Why This Pattern is the Winner

  1. Safety: All C++ object lifetime management stays in C++. No dangling references, no access violations.

  2. Simplicity: Python code is pure computation. No need to understand C++ handle semantics or object lifetime rules.

  3. Performance: Minimal Python/C++ boundary crossings. Parameters are extracted once in C++, calculation happens in Python with numbers.

  4. Correctness: The C++ base class does parameter extraction the same way for all engines. Consistent behavior.

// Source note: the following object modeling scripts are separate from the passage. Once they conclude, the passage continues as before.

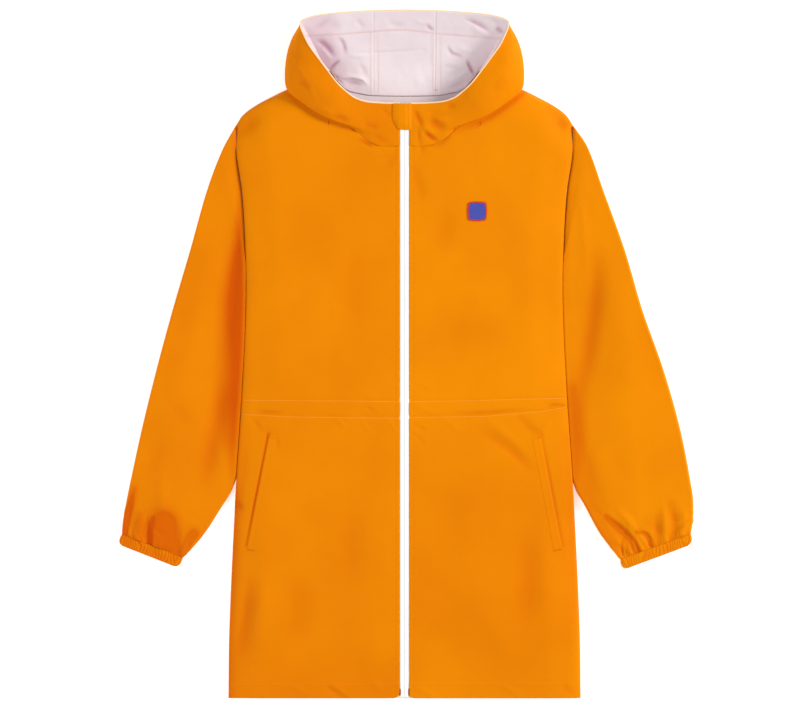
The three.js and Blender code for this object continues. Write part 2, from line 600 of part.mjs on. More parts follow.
for (const [half, panel, turn] of [['left', frontLeft, (p) => p], ['right', frontRight, turnedPlaces]]) {
  add(`waist_channel_${half}`, stripOn(panel, turn(frontChannel), CHANNEL.wall, false), ORANGE);
  add(`pocket_welt_${half}`, stripOn(panel, turn(weltPlaces), WELT.wall, true), ORANGE);
  add(`pocket_bag_${half}`, stripOn(panel, turn(bagPlaces), BAG.wall, false), ORANGE);
}

const patch = plate(PATCH.half, 2 * PATCH.half, PATCH.wall, 0, 0, PATCH.corner);
patch.translate(PATCH.x, PATCH.y, heightsAt(frontLeft, PATCH.x, PATCH.y).high + GAP - zipTop(0) - 2 * GAP);
add('chest_patch', patch, BLUE);

export default coat;
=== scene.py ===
# Long hooded raincoat laid front up: its cloth, zip, trims and stitches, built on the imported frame.
import bpy
import math
import numpy as np
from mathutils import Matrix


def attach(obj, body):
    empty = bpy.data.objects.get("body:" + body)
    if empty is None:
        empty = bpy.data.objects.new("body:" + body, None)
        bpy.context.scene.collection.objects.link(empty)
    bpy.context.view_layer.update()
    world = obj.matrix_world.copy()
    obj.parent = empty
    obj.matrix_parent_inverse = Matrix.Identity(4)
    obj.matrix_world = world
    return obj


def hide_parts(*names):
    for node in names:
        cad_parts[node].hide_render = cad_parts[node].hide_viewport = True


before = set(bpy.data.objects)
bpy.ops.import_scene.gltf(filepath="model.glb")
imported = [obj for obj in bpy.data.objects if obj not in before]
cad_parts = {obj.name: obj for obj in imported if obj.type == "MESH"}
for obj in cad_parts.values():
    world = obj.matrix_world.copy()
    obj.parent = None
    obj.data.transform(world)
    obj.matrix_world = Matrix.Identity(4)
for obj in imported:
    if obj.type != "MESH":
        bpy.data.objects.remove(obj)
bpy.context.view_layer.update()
scene = bpy.context.scene
mm = 0.001  # tables below are in millimetres, meshes in metres
sides = {"left": 1, "right": -1}  # the wearer's own; both are shaped in +X, and the right one is mirrored
shaping = {
    "noiseCells": 61, "noiseStart": (400.3, 300.7), "foldSteps": 13, "foldEnd": 0.4,
    "dark": 0.4, "fullPaintedShade": 2.6,  # painted shade of a trough, and the depth at which it is full
    "offFloor": 0.06,  # least height of a cloth's inner face
    "wave": 0.314,  # wave pattern's size at scale 1
}


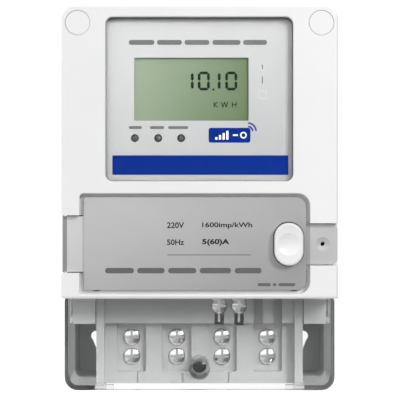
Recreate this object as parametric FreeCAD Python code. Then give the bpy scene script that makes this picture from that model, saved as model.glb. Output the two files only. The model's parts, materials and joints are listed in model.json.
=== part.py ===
"""Prepaid electricity meter, wall-mounted, single phase.

Frame: origin at the centre of the back face, +X to the right as seen from the front, +Z up, and the
wall on the +Y side. Depths are counted out from the wall, so a depth d lies at y = -d.
All lengths are in millimetres.
"""
import FreeCAD, Part
import os
from math import atan2, cos, pi, radians, sin, sqrt

from FreeCAD import Vector

# ---------------------------------------------------------------- driving dimensions
WIDTH = 112.4
HEIGHT = 157.0
DEPTH = 58.0
TOP = HEIGHT / 2
BOTTOM = -HEIGHT / 2
WALL = 2.2
TOUCH = 0.1

BACK_WALL = 2.5
SEAM = 24.0
GASKET_DEPTH = (22.4, 24.2)
TONGUE_TOP = 26.8
COVER_FRONT = 56.5
COVER_LOW = -40.7
COVER_CORNER = 5.6
BASE_STEP = 1.2
FACE_EDGE = 1.2
FRONT_SKIN = COVER_FRONT - WALL

POSTS = [(-49.4, 71.1), (49.4, 71.1), (-41.9, -34.0), (38.5, -34.0)]
POST_R = 4.2
POST_TOP = 26.9
WELL_FLOOR = 27.0
WELL_SHELF = 29.0
PLUG_R = 5.05
CASE_SCREW_R = 1.75

WINDOW_X = (-38.1, 37.95)
WINDOW_Z = (6.9, 73.5)
WINDOW_CORNER = 3.0
PLATE_DEPTH = (51.9, 52.7)
LENS_DEPTH = (53.7, 55.5)
DISPLAY_X = (-26.6, 20.0)
DISPLAY_Z = (31.6, 57.3)
GLASS_DEPTH = (49.3, 51.7)
LIGHT_X = (-26.3, -16.85, -7.5)
LIGHT_Z = 24.5
LIGHT_R = 1.5

BOARD = (31.4, 33.0)
BOARD_X = (-48.0, 48.0)
BOARD_Z = (-35.5, 71.5)
PILLARS = [(-44.0, 55.0), (44.0, 55.0), (-44.0, 0.0), (44.0, 0.0)]

RECESS_X = (-48.6, 44.8)
RECESS_Z = (-38.9, 1.9)
RECESS_FLOOR = (50.4, 52.2)
RECESS_CORNERS = (1.6, 5.0, 5.0, 0.8)
DOOR_X = (-47.1, 43.5)
DOOR_Z = (-37.4, 0.5)
DOOR_DEPTH = (52.6, 54.2)
BAY_X = (-36.5, 24.0)
BAY_Z = (-35.6, -1.4)
BAY_FLOOR = (34.4, 36.0)
HINGE_X = -54.2
HINGE_DEPTH = 52.0
NECK_DEPTH = (52.4, 53.8)
HINGE_Z = (-29.9, -7.3)
KNUCKLE_R = 1.8
HINGE_PIN_R = 0.8
SEAL_TAB_Z = (-26.9, -10.5)
SEAL_HOLE = (50.2, -18.6)

BUTTON_X = 36.2
BUTTON_Z = -18.6
BUTTON_SIZE = (11.7, 17.3)
STEM_R = 2.0
STEM_END = 41.0
FLANGE_DEPTH = (47.6, 50.35)
CAGE_FLOOR = (42.0, 43.4)

CLEAR_X = 55.2
CLEAR_FRONT = 51.5
CLEAR_WALL = 2.0
CLEAR_TOP = -40.95
TUBE_Z = -69.9
TUBE_R = 4.3
TUBE_BORE_R = 3.3
TUBE_END = 36.6
SEAL_SCREW_R = 1.5
SEAL_SCREW_HEAD = (38.2, 40.8)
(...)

  5. Maintainability: Python developers can focus on the pricing logic. They don’t need to be C++ experts.

The Lesson

When subclassing C++ classes in Python with pybind11:

Let C++ do what C++ does best (object lifetime, memory management, resource handling)

Let Python do what Python does best (high-level logic, algorithms, formulas)

Accessing C++ objects from Python during complex operations creates lifetime issues. The data should cross the boundary once, as simple types (numbers, enums, strings), then computation happens purely in Python.

The trampoline pattern should enforce this separation. Python should not override methods that involve object management. Only the high-level computational methods should be exposed for override.

Testing the Fix

After the fix:

tests/test_modifiedkirkengine.py::test_pricing_integration PASSED
NPV = 2.3438472642728536
No access violations
Clean execution

The Modified Kirk engine now works perfectly, pricing spread options with the enhanced formula while respecting the proper boundaries between C++ and Python.